I just read an article in the Chronicle titled “For Whom Is College Being
Reinvented” http://chronicle.com/article/The-False-Promise-of-the/136305/?cid=wc&utm_source=wc&utm_medium=en.
It was an interesting article in the sense that it reminds us of how far we
have to go in truly making meaningful changes in higher education. Are we
really helping students gain skills and a job? Who is gaining from these new
methods and what are they gaining? How many people actually know what MOOC
stands for (massive open online courses)? What does MOOC mean to you besides
being the latest buzzword?
I wish I had a solution for this question, but honestly, it is still
early in the game, but I hope people are paying attention and recording results.

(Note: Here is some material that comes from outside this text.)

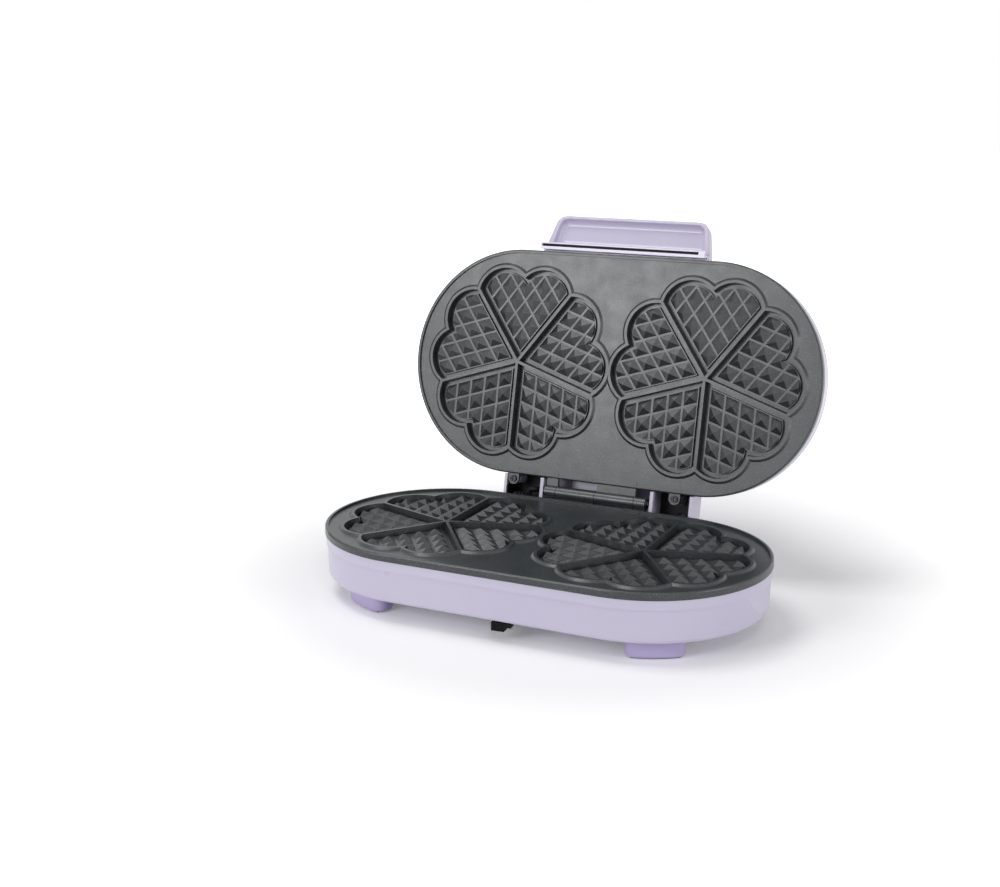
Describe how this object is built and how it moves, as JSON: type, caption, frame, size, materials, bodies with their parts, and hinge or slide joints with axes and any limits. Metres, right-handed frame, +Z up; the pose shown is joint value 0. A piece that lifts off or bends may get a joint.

Education goes through phases, when the whole industry is talking about
something they deem important and have no clue how to solve the problem, so
they scramble for a solutions using grand gestures. I remember when in K12 education
“standards” was the buzzword in the 1990s; we never really solved that one did
we?
My point is, if the so-called solution cannot be understood clearly and
duplicated easily, is it really a solution? Perhaps it is time to take this
conversation outside of the daily news and into an arena that will facilitate
real results for students, not sound bites to pad someone’s resume.
We are trying to find solutions right?